Posted on June 17, 2013 · Posted in General

Image Credit: freedigitalphotos

ou’re at a conference for your industry and you’ve just sat through an inspiring talk by a speaker who may be a good match for your investor list. Palms sweaty, you approach with your business card in hand. What can you say to this speaker to make an impression?

A conference can be a major opportunity for you to network with peers, potential clients and potential investors. Yet for many, networking is intimidating. Try these tips to network successfully in the moments when it really matters.

Getting ready for your event

Having the right tools is half the battle. When getting ready for a conference or important meeting, practice your elevator speech. A good 30-second speech that encapsulates who you are and what you do, the elevator speech is a must for impressing people at busy conferences. Practice your speech until it becomes second nature.

Pack a stack of business cards and take a pen so when someone hands you a business card, you can make a note on the back of the card that helps you remember what you talked about. Don’t forget some type of card organizer to effectively hold your cards. No one wants a wrinkled, stained business card you pulled from your pants pocket.

Always take a look at the business cards others give you and make a note about what the card conveys on first impression. A business card is essentially a snapshot of your company, so you want a professionally designed business card on high-quality paper. After a few networking events, you may notice some common themes in cards that make a good impression.

At the event

Networking is most successful when it comes naturally, so focus on having meaningful conversations with a handful of people rather than rapid-fire chats with everyone in the room. Often, the scariest part of the event is just entering the room. Take a big breath first – if you’re nervous, it may help to set small goals such as talking to two new people.

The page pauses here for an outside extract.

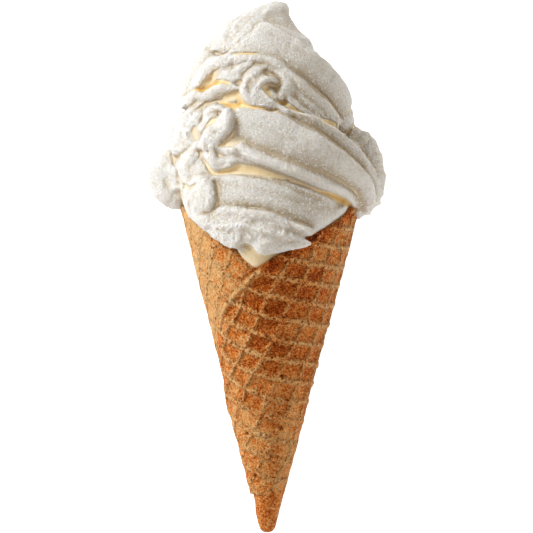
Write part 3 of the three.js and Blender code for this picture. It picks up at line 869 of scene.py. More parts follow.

Once you’re in the room, spend time getting to know people. Introduce yourself to the event host and thank him or her, then take a look around. You may want to catch up with folks you know first, since light mingling can help relieve nerves. If you don’t know anyone, look for a place where people are congregating and head there.

While an elevator speech is an effective way to introduce yourself to a group of people, focus on keeping the conversation natural when talking to one or two people. You’re there to talk about what you do, so that will come up. However, it shouldn’t come off as forced or one-sided. Be mindful of making conversation with others and listening to what they have to say. While you should ask people what they do, dig a little deeper and show an interest in who they are. Conclude conversations by exchanging business cards and shaking hands.

Following up

After the networking event, follow up via email or telephone with folks you’ve met. Connect with them on LinkedIn, or follow them on Twitter.

While networking may not be your favorite activity, it will get easier with time and experience. And making new connections can only help you in your personal and professional life.